### Brief
Find how many lines in the data below include the word "objects", then write only that number.
[Start Dataset extract]
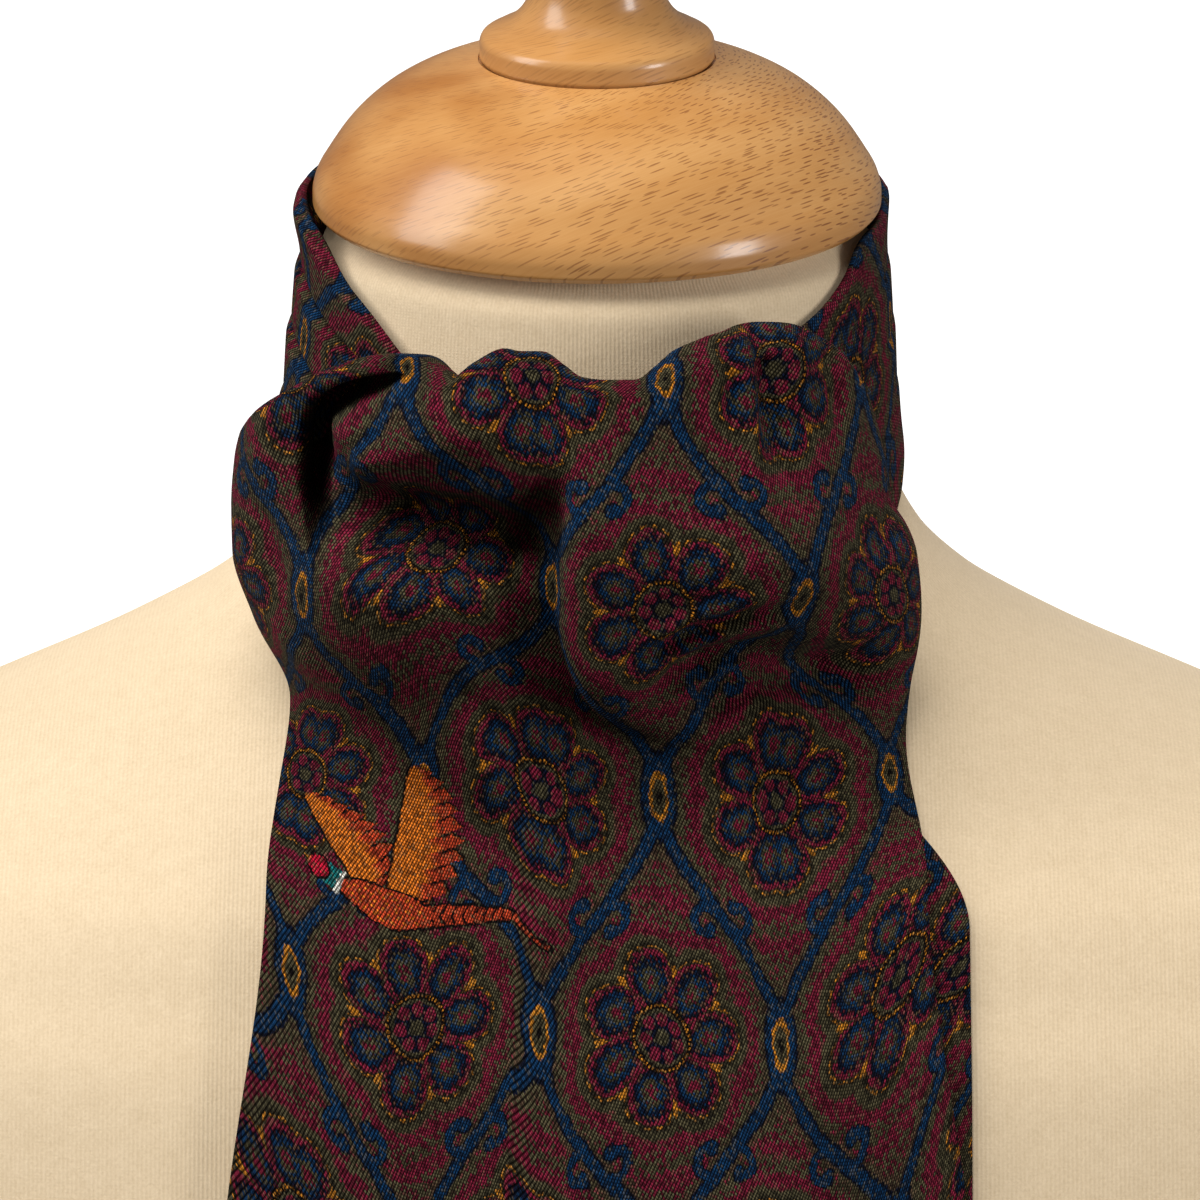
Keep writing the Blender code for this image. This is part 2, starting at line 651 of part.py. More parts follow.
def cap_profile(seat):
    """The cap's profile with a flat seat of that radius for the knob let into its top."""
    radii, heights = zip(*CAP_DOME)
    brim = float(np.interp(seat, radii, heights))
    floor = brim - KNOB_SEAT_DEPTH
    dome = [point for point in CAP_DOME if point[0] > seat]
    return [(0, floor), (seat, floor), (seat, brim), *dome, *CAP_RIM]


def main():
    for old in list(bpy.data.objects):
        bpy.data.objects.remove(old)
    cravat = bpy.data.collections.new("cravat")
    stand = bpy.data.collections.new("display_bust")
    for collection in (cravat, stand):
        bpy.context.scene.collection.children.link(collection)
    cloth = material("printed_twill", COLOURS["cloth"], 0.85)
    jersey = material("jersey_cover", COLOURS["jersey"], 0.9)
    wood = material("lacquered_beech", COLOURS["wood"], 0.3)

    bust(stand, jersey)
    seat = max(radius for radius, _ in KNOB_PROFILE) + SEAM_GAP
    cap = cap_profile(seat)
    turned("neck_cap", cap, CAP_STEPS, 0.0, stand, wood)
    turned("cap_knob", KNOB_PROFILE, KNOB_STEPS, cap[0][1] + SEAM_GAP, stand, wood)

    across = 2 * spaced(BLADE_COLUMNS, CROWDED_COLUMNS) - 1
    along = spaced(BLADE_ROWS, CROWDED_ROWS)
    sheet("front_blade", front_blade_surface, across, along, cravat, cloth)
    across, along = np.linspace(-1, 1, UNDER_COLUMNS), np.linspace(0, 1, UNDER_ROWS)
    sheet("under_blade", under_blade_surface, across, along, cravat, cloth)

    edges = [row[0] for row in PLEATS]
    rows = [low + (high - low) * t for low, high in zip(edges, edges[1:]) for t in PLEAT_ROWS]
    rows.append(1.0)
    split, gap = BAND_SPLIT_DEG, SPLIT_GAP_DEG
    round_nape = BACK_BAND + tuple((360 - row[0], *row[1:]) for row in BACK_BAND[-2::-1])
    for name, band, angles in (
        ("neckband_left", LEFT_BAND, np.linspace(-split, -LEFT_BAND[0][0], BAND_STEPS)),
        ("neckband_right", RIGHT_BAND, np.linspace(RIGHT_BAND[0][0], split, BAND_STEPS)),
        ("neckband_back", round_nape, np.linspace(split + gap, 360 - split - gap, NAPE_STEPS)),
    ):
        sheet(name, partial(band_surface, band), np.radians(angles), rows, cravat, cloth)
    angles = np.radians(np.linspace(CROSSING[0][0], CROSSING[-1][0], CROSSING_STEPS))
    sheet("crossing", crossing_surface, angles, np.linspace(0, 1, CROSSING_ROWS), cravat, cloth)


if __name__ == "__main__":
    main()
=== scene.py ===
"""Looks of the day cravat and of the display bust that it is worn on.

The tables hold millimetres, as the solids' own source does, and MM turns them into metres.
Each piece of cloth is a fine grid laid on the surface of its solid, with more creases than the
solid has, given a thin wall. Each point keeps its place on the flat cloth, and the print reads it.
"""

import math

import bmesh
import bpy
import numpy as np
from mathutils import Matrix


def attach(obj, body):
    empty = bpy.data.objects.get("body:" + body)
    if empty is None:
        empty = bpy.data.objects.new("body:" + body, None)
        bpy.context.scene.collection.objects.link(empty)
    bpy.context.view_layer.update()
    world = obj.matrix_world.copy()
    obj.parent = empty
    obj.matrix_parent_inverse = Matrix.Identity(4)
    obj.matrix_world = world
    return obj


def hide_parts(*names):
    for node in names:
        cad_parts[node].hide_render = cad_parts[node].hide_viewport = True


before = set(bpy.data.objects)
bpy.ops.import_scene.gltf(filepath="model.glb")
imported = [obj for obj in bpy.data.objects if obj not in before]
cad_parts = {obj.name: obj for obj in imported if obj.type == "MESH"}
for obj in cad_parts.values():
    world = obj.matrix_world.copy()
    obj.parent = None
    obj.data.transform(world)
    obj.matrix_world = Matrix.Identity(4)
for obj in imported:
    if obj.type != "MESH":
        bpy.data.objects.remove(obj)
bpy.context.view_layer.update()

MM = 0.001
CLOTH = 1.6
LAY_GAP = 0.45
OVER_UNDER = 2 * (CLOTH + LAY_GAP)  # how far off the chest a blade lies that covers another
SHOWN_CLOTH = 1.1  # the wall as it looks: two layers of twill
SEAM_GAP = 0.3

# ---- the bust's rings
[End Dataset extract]
### Task output
8